- [YOUR INSTRUCTIONS]:
Below are records; reproduce exactly the lines from the one that has "The build123d and" through the one that has "rib_pitch = 1.7; // [1.3:0.1:1.7]", ends included, and nothing more.

════════════════════

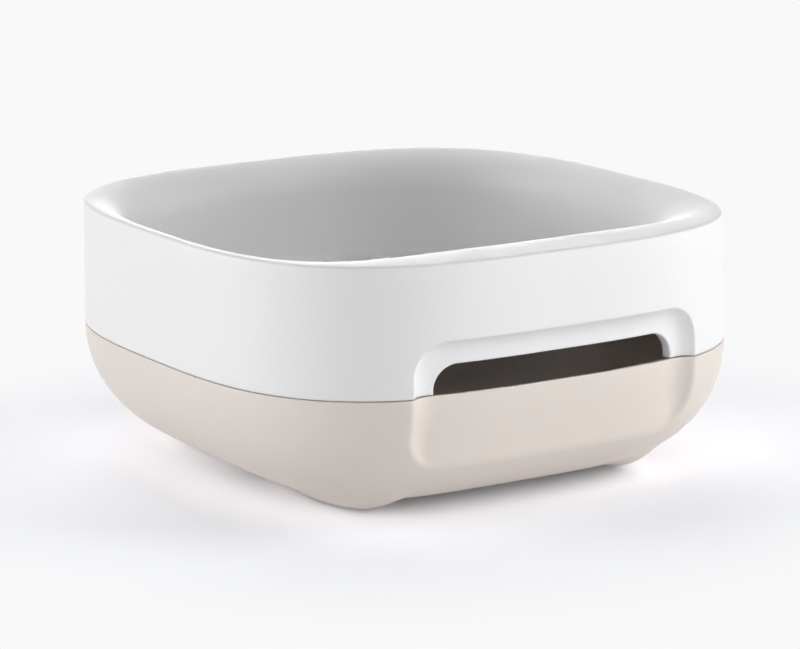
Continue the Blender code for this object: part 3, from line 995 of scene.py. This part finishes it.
def soft_lamp(turn, rise, size, power):
    turn, rise = math.radians(turn), math.radians(rise)
    level = math.cos(rise)
    away = Vector((math.sin(turn) * level, -math.cos(turn) * level, math.sin(rise)))
    data = bpy.data.lights.new("softbox", "AREA")
    data.shape = "RECTANGLE"
    data.size, data.size_y = size
    data.energy = power
    lamp = bpy.data.objects.new("softbox", data)
    lamp.location = Vector(LAMP_TARGET) + away
    lamp.rotation_euler = away.to_track_quat("Z", "Y").to_euler()
    bpy.context.scene.collection.objects.link(lamp)


# Camera: found from the outline, rim, seam and base lines of the photograph

CAMERA_AZIMUTH = math.radians(-30.9757)
CAMERA_ELEVATION = math.radians(12.4711)
CAMERA_ROLL = math.radians(-0.7314)
CAMERA_DISTANCE = 0.51795
CAMERA_TARGET = (-0.05258, -0.08776, 0.04624)
CAMERA_LENS = 156.12
SENSOR_WIDTH = 36.0
CLIP_START = 0.01


def photo_camera():
    level = math.cos(CAMERA_ELEVATION)
    sideways, forwards = math.sin(CAMERA_AZIMUTH) * level, math.cos(CAMERA_AZIMUTH) * level
    back = Vector((sideways, -forwards, math.sin(CAMERA_ELEVATION)))
    right = Vector((0.0, 0.0, 1.0)).cross(back).normalized()
    up = back.cross(right)
    tilted_right = right * math.cos(CAMERA_ROLL) + up * math.sin(CAMERA_ROLL)
    tilted_up = up * math.cos(CAMERA_ROLL) - right * math.sin(CAMERA_ROLL)
    data = bpy.data.cameras.new("photo_camera")
    data.lens = CAMERA_LENS
    data.sensor_width = SENSOR_WIDTH
    data.clip_start = CLIP_START
    camera = bpy.data.objects.new("photo_camera", data)
    turn = Matrix((tilted_right, tilted_up, back)).transposed()
    place = Vector(CAMERA_TARGET) + back * CAMERA_DISTANCE
    camera.matrix_world = Matrix.Translation(place) @ turn.to_4x4()
    bpy.context.scene.collection.objects.link(camera)
    bpy.context.scene.camera = camera


def finish_piece(piece, material, body, node_name):
    piece.data.materials.append(material)
    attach(piece, body)
    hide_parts(node_name)


white = moulded_plastic("white_plastic", *WHITE_TONES, *PLASTIC_FINISH)
beige = moulded_plastic("beige_plastic", *BEIGE_TONES, *PLASTIC_FINISH)
rubber = moulded_plastic("grip_rubber", *RUBBER_TONES, *RUBBER_FINISH)
finish_piece(make_dish(), white, "upper_dish", "upper_dish")
finish_piece(make_tray(), beige, "lower_tray", "lower_tray")
for along, y in (("front", -FOOT_Y), ("back", FOOT_Y)):
    for across, x in (("left", -FOOT_X), ("right", FOOT_X)):
        pad = make_pad("pad_" + along + "_" + across, x, y)
        finish_piece(pad, rubber, "lower_tray", "foot_pad_" + along + "_" + across)

plain_floor()
plain_world()
for lamp in LAMPS:
    soft_lamp(*lamp)
photo_camera()
bpy.context.scene.view_settings.view_transform = "Standard"

sizes = [[list(map(float, corner)) for corner in bounds] for bounds in (CAD_BOUNDS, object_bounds())]
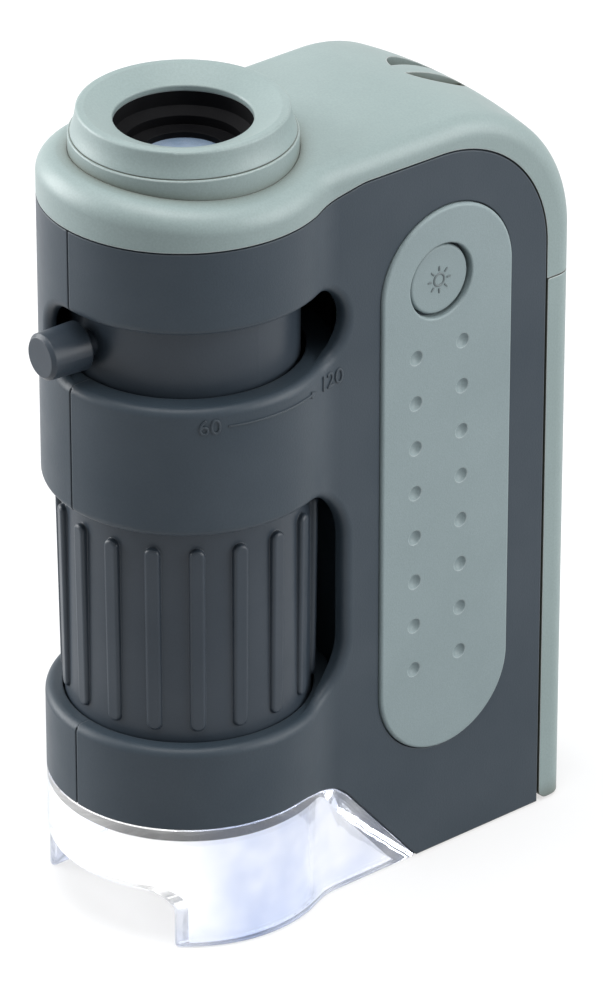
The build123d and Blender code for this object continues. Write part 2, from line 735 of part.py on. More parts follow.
def led_leads():
    """Two stiff leads from the lamp up to the board."""
    start = lamp_place().from_local_coords(Vector(0, 0, 3.0))
    made = []
    for sign, z in ((1, board_low + 1.0), (-1, board_low + 2.6)):
        points = [
            Vector(sign * lead_x, start.Y, start.Z), Vector(sign * lead_x, lead_y, 15.0),
            Vector(sign * lead_x, lead_y, z), Vector(board_x - 0.01, lead_y, z),
        ]
        lead = None
        for a, b in zip(points, points[1:]):
            line = Plane(origin=a, z_dir=b - a)
            piece = line * Pos(0, 0, (b - a).length / 2) * Cylinder(lead_r, (b - a).length)
            lead = piece if lead is None else lead + piece
        for joint in points[1:3]:
            lead += Pos(*joint) * Sphere(lead_r)
        made.append(lead)
    return together(made)


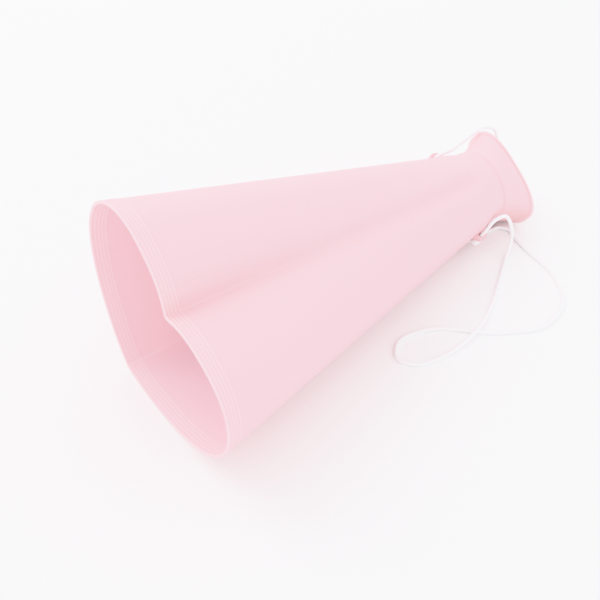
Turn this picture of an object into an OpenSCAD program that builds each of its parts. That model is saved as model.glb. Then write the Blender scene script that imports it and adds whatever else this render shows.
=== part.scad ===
// Cheer megaphone: a heart section horn lying on its flank, with a flat oval mouthpiece and a neck cord.
// All sizes are in millimetres. X runs from the bell to the mouth, Z is up, Z = 0 is the table.

/* [Horn] */
// Length from the bell rim to the mouthpiece lip
horn_len = 252; // [249:1:260]
// Half the width of the bell
bell_half_w = 63; // [60:0.5:66]
// Wall of the horn
wall = 1.4; // [1:0.1:2]
// Depth of the groove where it ends at the neck
groove_end = 1.8; // [0:0.1:2.4]

/* [Bell rim] */
// Length of the ribbed band behind the rim
band_len = 8.5; // [8.5:0.5:14]
// Number of fine ribs round the band
rib_count = 4; // [1:1:4]
// Height of each rib
rib_h = 0.25; // [0.1:0.05:0.4]
// Distance from one rib to the next
rib_pitch = 1.7; // [1.3:0.1:1.7]

/* [Mouthpiece] */
// Half the width of the mouth opening, outside
mouth_half_w = 30.5; // [28:0.5:33]
// Half the height of the mouth opening, outside
mouth_half_h = 15; // [14:0.5:17]
// Radius of the rolled lip
lip_r = 1.1; // [0.8:0.1:1.4]

/* [Cord lugs] */
// Distance each lug stands out from the neck
lug_out = 5; // [4.5:0.1:6]
// Thickness of each lug
lug_t = 2.4; // [1.6:0.1:3]
// Diameter of the hole that takes the cord
lug_hole = 3; // [2.6:0.1:3.4]

/* [Neck cord] */
// Diameter of the cord
cord_d = 2.2; // [1.6:0.1:2.4]

/* [Hidden] */
$fn = 48;
plastic = [0.98, 0.80, 0.80, 0.8];
white = [0.95, 0.94, 0.93];

// The way the horn lies: rolled onto its near flank, with its axis falling towards the mouth.
roll = 30.5;
droop = 6.3;

// Half outline of the bell as three curves, [across, up]: groove to lobe top, to the side, to the point.
lobe_curve = [[0, 36.5], [3, 37.5], [8, 48.5], [32, 48.5]];
side_curve = [[32, 48.5], [52, 48.5], [bell_half_w, 31], [bell_half_w, 16]];
point_curve = [[bell_half_w, 13.5], [bell_half_w, -20], [23, -50], [0, -56]];
lobe_steps = 9;
side_steps = 9;
point_steps = 14;
groove_w = 5;

// Sections of the neck: [station, half width, half height, groove depth, power, strip top, strip low].
// The strip is the flat part of the side, and the lugs stand on it.
neck_at = 200;
collar_at = 226;
sections = [[neck_at, 26.5, 27, groove_end, 2, 5, -1],
            [208, 25.5, 25.5, 0, 2, 5, -1],
            [216, 23, 24, 0, 2, 5, -1],
            [collar_at, 23, 22.5, 0, 2, 3, -1]];

// Section at the mouth, which the collar flares out to.
lip_at = horn_len - lip_r;
mouth_section = [lip_at, mouth_half_w, mouth_half_h, 0, 2.7, 0.5, -0.5];
flare_steps = 7;

// Rim lip, then the ribs: [station, height above the wall].
lip_h = 0.25;
lip_len = 0.9;
lip_end = 1.2;
first_rib = 2;
rib_half = 0.6;

lug_at = 209;
lug_r = 6;
lug_v = 2;
lug_wall = 1.3;

// Knots: how far each one reaches along the cord, and its thickness.
knot_len = 6;
knot_d = 4.4;

// Route of the neck cord along its centre, from the knot under the far lug to the knot by the near lug.
route = [[85.5, 31, 40], [86, 28.5, 44], [89, 27, 46], [97, 27.5, 44.5], [110, 30, 43.5],
         [124, 32, 43.5], [134, 32.5, 43], [140.5, 30, 40.5], [142, 26, 32], [140.5, 21, 14],
         [137, 17, 4], [129, 13, 1.2], [108, 9.5, 1.2], [98, 4, 1.2], [98, -5, 1.2],
         [103.5, -9.5, 1.2], [111, -11, 1.2], [114.5, -16, 1.2], [112, -25, 1.2], [109.5, -37, 1.2],
         [106.5, -57, 1.2], [93, -77, 1.2], [71, -82, 1.2], [49, -71.5, 1.2], [12, -42, 1.2],
         [-3, -40.5, 1.2], [-10.5, -48.5, 1.2], [-5.5, -57, 1.2], [8, -62, 1.2], [37.5, -61.5, 3.5],
         [55, -55, 2], [79, -41.5, 1.2], [95, -32, 1.5], [101, -28.5, 8], [101.5, -25.5, 18],
         [97.5, -22, 26], [89.5, -20.5, 25.5], [84, -20, 20], [83, -18.5, 16], [82.5, -16.5, 12.5]];
ring_gap = 9.5;
table_gap = 0.1;

function bezier(c, t) = pow(1 - t, 3) * c[0] + 3 * pow(1 - t, 2) * t * c[1] + 3 * (1 - t) * t * t * c[2]
    + pow(t, 3) * c[3];
function run(c, steps) = [for (i = [0 : steps - 1]) bezier(c, i / steps)];
top_steps = lobe_steps + side_steps;
bell_half = concat(run(lobe_curve, lobe_steps), run(side_curve, side_steps), [side_curve[3]],
                   run(point_curve, point_steps), [point_curve[3]]);

// Half outline of an oval section with the same count of points as the bell.
function oval_top(s, q) = [s[1] * pow(cos(q), 2 / s[4]), s[5] + (s[2] - s[5]) * pow(sin(q), 2 / s[4])];
function oval_low(s, q) = [s[1] * pow(cos(q), 2 / s[4]), s[6] - (s[2] + s[6]) * pow(sin(q), 2 / s[4])];
function groove(s, p) = [p[0], p[1] - s[3] * exp(-pow(p[0] / groove_w, 2))];
function oval_half(s) = concat([for (i = [0 : top_steps]) groove(s, oval_top(s, 90 - 90 * i / top_steps))],
                               [for (i = [0 : point_steps]) oval_low(s, 90 * i / point_steps)]);

// Half outline at any station: straight from the bell to the neck, then from section to section.
function mix(a, b, f) = [for (i = [0 : len(a) - 1]) a[i] + (b[i] - a[i]) * f];
function span(x, k = 0) = x > sections[k + 1][0] && k < len(sections) - 2 ? span(x, k + 1) : k;
function between(x, k) = oval_half(mix(sections[k], sections[k + 1],
                                       (x - sections[k][0]) / (sections[k + 1][0] - sections[k][0])));
function flare(x) =
    let (f = min(1, (x - collar_at) / (lip_at - collar_at)))
    oval_half(mix(sections[len(sections) - 1], mouth_section, f * f));
function half_at(x) = x > collar_at ? flare(x) :
    x < neck_at ? mix(bell_half, oval_half(sections[0]), x / neck_at) : between(x, span(x));
function full(h) = concat(h, [for (i = [len(h) - 2 : -1 : 1]) [-h[i][0], h[i][1]]]);
function outward(o, i) =
    let (t = o[(i + 1) % len(o)] - o[(i + len(o) - 1) % len(o)]) [-t[1], t[0]] / norm(t);

// One ring of points round the horn, lifted off the outline by an amount.
function ring(s) =
    let (o = full(half_at(s[0])))
    [for (i = [0 : len(o) - 1]) let (p = o[i] + s[1] * outward(o, i)) [s[0], p[0], p[1]]];

// Profiles in [station, lift]. Each goes along the outside and comes back inside.
function rib(k) = let (c = first_rib + k * rib_pitch) [[c - rib_half, 0], [c, rib_h], [c + rib_half, 0]];
band_profile = concat([[0, lip_h], [lip_len, lip_h], [lip_end, 0]],
                      [for (k = [0 : rib_count - 1]) each rib(k)],
                      [[band_len, 0], [band_len, -wall], [0, -wall]]);
cone_steps = 4;
cone_stations = [for (i = [0 : cone_steps - 1]) band_len + (neck_at - band_len) * i / cone_steps];
horn_stations = concat(cone_stations, [for (s = sections) s[0]]);
horn_profile = concat([for (x = horn_stations) [x, 0]],
                      [for (i = [len(horn_stations) - 1 : -1 : 0]) [horn_stations[i], -wall]]);
mouth_stations = [for (i = [0 : flare_steps - 1]) collar_at + (lip_at - collar_at) * i / flare_steps];
mouth_profile = concat([for (x = mouth_stations) [x, 0]],
                       [for (q = [180 : -40 : -60]) [lip_at + lip_r * cos(q), lip_r * sin(q)]],
                       [[lip_at - lip_r, -wall]],
                       [for (i = [len(mouth_stations) - 1 : -1 : 0]) [mouth_stations[i], -wall]]);

// Resting place: the lowest point is on the table, and the outline is centred over the origin.
function turned(p) =
    let (y = p[1] * cos(roll) - p[2] * sin(roll), z = p[1] * sin(roll) + p[2] * cos(roll))
    [p[0] * cos(droop) + z * sin(droop), y, z * cos(droop) - p[0] * sin(droop)];
skin = [for (s = concat(band_profile, mouth_profile)) each [for (p = ring(s)) turned(p)]];
function low(k) = min([for (p = skin) p[k]]);
function high(k) = max([for (p = skin) p[k]]);
place = [-(low(0) + high(0)) / 2, -(low(1) + high(1)) / 2, -low(2)];

module lying()
{
    translate(place)
    rotate([roll, droop, 0])
    children();
}

// Solid swept round the horn from a closed profile.
module round_horn(profile)
{
    rings = [for (s = profile) ring(s)];
    n = len(rings[0]);
    m = len(rings);
    function at(i, j) = (i % m) * n + j % n;
    polyhedron([for (r = rings) each r],
               [for (i = [0 : m - 1], j = [0 : n - 1])
                each [[at(i, j), at(i, j + 1), at(i + 1, j)],
                      [at(i + 1, j), at(i, j + 1), at(i + 1, j + 1)]]]);
}

module horn_shell()
{
    color(plastic) lying() round_horn(horn_profile);
}

module bell_rim()
{
    color(plastic) lying() round_horn(band_profile);
}

module mouthpiece()
{
    color(plastic) lying() round_horn(mouth_profile);
}

// Rounded tab with its root on the flat strip of the neck side. side is 1 or -1 across the horn.
module lug(side)
{
    root = [for (k = [0 : 2]) [sections[k][0], sections[k][1]]];
    edge = half_at(lug_at)[top_steps][0] + lug_out;
    color(plastic)
    lying()
    mirror([0, (1 - side) / 2, 0])
    translate([0, 0, lug_v - lug_t / 2])
    linear_extrude(lug_t)
    difference()
    {
        intersection()
        {
            translate([lug_at, edge - lug_r])
            circle(lug_r);
            polygon(concat(root, [[root[2][0], edge + 1], [root[0][0], edge + 1]]));
        }
        translate([lug_at, edge - lug_wall - lug_hole / 2])
        circle(d = lug_hole);
    }
}

module near_cord_lug()
{
    lug(-1);
}

module far_cord_lug()
{
    lug(1);
}

// Smooth path through the route: each step is a curve that leaves a point the way the last one came in.
function heading(r, i) =
    let (p = r[max(i - 1, 0)], q = r[i], s = r[min(i + 1, len(r) - 1)],
         before = norm(q - p), after = norm(s - q))
    before == 0 ? (s - q) / after : after == 0 ? (q - p) / before :
    (after * (q - p) / before + before * (s - q) / after) / (before + after);
function on_table(p) = [p[0], p[1], max(p[2], table_gap + cord_d / 2)];
function step_at(r, i, t) =
    let (h = norm(r[i + 1] - r[i]) / 3)
    on_table(bezier([r[i], r[i] + h * heading(r, i), r[i + 1] - h * heading(r, i + 1), r[i + 1]], t));
function rings_in(r, i) = ceil(norm(r[i + 1] - r[i]) / ring_gap);
path = concat([for (i = [0 : len(route) - 2])
               let (n = rings_in(route, i))
               for (k = [0 : n - 1]) step_at(route, i, k / n)],
              [route[len(route) - 1]]);

// Round tube along the path.
module neck_cord()
{
    n = len(path);
    sides = 8;
    along = [for (i = [0 : n - 1]) heading(path, i)];
    function square_to(v, t) = let (w = v - (v * t) * t) w / norm(w);
    function carried(v, i = 0) = i == n ? [] :
        let (w = square_to(v, along[i] / norm(along[i]))) concat([w], carried(w, i + 1));
    across = carried([1, 0, 0]);
    function at(i, j) = i * sides + j % sides;
    color(white)
    polyhedron([for (i = [0 : n - 1], j = [0 : sides - 1])
                let (q = 360 * j / sides, w = across[i], t = along[i] / norm(along[i]))
                path[i] + cord_d / 2 * (cos(q) * w + sin(q) * cross(t, w))],
               concat([[for (j = [0 : sides - 1]) j]],
                      [for (i = [0 : n - 2], j = [0 : sides - 1])
                       each [[at(i, j), at(i + 1, j), at(i, j + 1)],
                             [at(i + 1, j), at(i + 1, j + 1), at(i, j + 1)]]],
                      [[for (j = [sides - 1 : -1 : 0]) at(n - 1, j)]]));
}

// Lumpy knot centred at a point and drawn out along a direction.
module knot(centre, along)
{
    end_r = knot_d * 0.42;
    reach = knot_len / 2 - end_r;
    color(white)
    translate(centre)
    {
        sphere(d = knot_d);
        for (k = [-1, 1])
            translate(k * reach * along / norm(along))
            sphere(end_r);
    }
}

module near_cord_knot()
{
    knot([82, -16.5, 11], [1, -5, 8.5]);
}

module far_cord_knot()
{
    knot([85.5, 32, 39.5], [1, -5, 8.5]);
}

horn_shell();
bell_rim();
mouthpiece();
near_cord_lug();
far_cord_lug();
neck_cord();
near_cord_knot();
far_cord_knot();
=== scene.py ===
"""Looks of the cheer megaphone: camera, neck cord, moulded horn, knots, finishes, floor and light.

Metres throughout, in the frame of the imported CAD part. The horn is drawn in its own axes, in
millimetres, as [station along the horn, across, up], and then laid down where the CAD part lies.
"""

import math

import bpy
import numpy as np
from mathutils import Matrix, Vector


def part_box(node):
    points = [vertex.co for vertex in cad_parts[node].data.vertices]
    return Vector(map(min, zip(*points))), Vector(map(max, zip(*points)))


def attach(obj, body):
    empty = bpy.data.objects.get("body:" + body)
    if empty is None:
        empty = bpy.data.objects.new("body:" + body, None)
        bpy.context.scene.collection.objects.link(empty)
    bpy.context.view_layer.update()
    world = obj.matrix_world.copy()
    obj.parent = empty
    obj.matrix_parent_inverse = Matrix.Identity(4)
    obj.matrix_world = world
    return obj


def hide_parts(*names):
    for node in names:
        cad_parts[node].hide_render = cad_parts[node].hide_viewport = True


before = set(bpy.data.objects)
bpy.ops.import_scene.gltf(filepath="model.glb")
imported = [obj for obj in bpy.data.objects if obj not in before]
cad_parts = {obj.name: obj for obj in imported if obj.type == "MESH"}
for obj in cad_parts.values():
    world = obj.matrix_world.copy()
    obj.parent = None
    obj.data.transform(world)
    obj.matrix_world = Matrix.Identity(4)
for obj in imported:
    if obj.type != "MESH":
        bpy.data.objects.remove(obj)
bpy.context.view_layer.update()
scene = bpy.context.scene
MM = 0.001
# Edges that turn by more than this stay sharp, or get a small bevel on the lugs.
SOFTEST_EDGE = math.radians(50)

# ---------------------------------------------------------------- camera
AIM = Vector((-0.0261, 0.0179, 0.0003))
CAMERA_TURN = math.radians(52.4)
CAMERA_RISE = math.radians(48.75)
CAMERA_AWAY = 0.4083
CAMERA_LENS = 42.1
SENSOR = 36
NEAREST_SEEN = 0.01

look = Vector((math.cos(CAMERA_RISE) * math.cos(CAMERA_TURN),
               math.cos(CAMERA_RISE) * math.sin(CAMERA_TURN),
               -math.sin(CAMERA_RISE)))
right = Vector((math.sin(CAMERA_TURN), -math.cos(CAMERA_TURN), 0))
camera_data = bpy.data.cameras.new("camera")
camera_data.sensor_width = SENSOR
camera_data.lens = CAMERA_LENS
camera_data.clip_start = NEAREST_SEEN
camera = bpy.data.objects.new("camera", camera_data)
scene.collection.objects.link(camera)
turn = Matrix((right, right.cross(look), -look)).transposed()
camera.matrix_world = Matrix.Translation(AIM - CAMERA_AWAY * look) @ turn.to_4x4()
scene.camera = camera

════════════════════

- [RESULT OF THE TASK]:
The build123d and Blender code for this object continues. Write part 2, from line 735 of part.py on. More parts follow.
def led_leads():
    """Two stiff leads from the lamp up to the board."""
    start = lamp_place().from_local_coords(Vector(0, 0, 3.0))
    made = []
    for sign, z in ((1, board_low + 1.0), (-1, board_low + 2.6)):
        points = [
            Vector(sign * lead_x, start.Y, start.Z), Vector(sign * lead_x, lead_y, 15.0),
            Vector(sign * lead_x, lead_y, z), Vector(board_x - 0.01, lead_y, z),
        ]
        lead = None
        for a, b in zip(points, points[1:]):
            line = Plane(origin=a, z_dir=b - a)
            piece = line * Pos(0, 0, (b - a).length / 2) * Cylinder(lead_r, (b - a).length)
            lead = piece if lead is None else lead + piece
        for joint in points[1:3]:
            lead += Pos(*joint) * Sphere(lead_r)
        made.append(lead)
    return together(made)


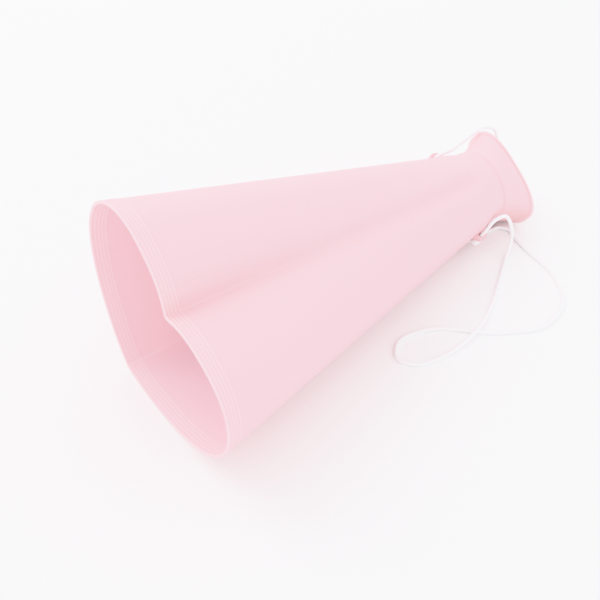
Turn this picture of an object into an OpenSCAD program that builds each of its parts. That model is saved as model.glb. Then write the Blender scene script that imports it and adds whatever else this render shows.
=== part.scad ===
// Cheer megaphone: a heart section horn lying on its flank, with a flat oval mouthpiece and a neck cord.
// All sizes are in millimetres. X runs from the bell to the mouth, Z is up, Z = 0 is the table.

/* [Horn] */
// Length from the bell rim to the mouthpiece lip
horn_len = 252; // [249:1:260]
// Half the width of the bell
bell_half_w = 63; // [60:0.5:66]
// Wall of the horn
wall = 1.4; // [1:0.1:2]
// Depth of the groove where it ends at the neck
groove_end = 1.8; // [0:0.1:2.4]

/* [Bell rim] */
// Length of the ribbed band behind the rim
band_len = 8.5; // [8.5:0.5:14]
// Number of fine ribs round the band
rib_count = 4; // [1:1:4]
// Height of each rib
rib_h = 0.25; // [0.1:0.05:0.4]
// Distance from one rib to the next
rib_pitch = 1.7; // [1.3:0.1:1.7]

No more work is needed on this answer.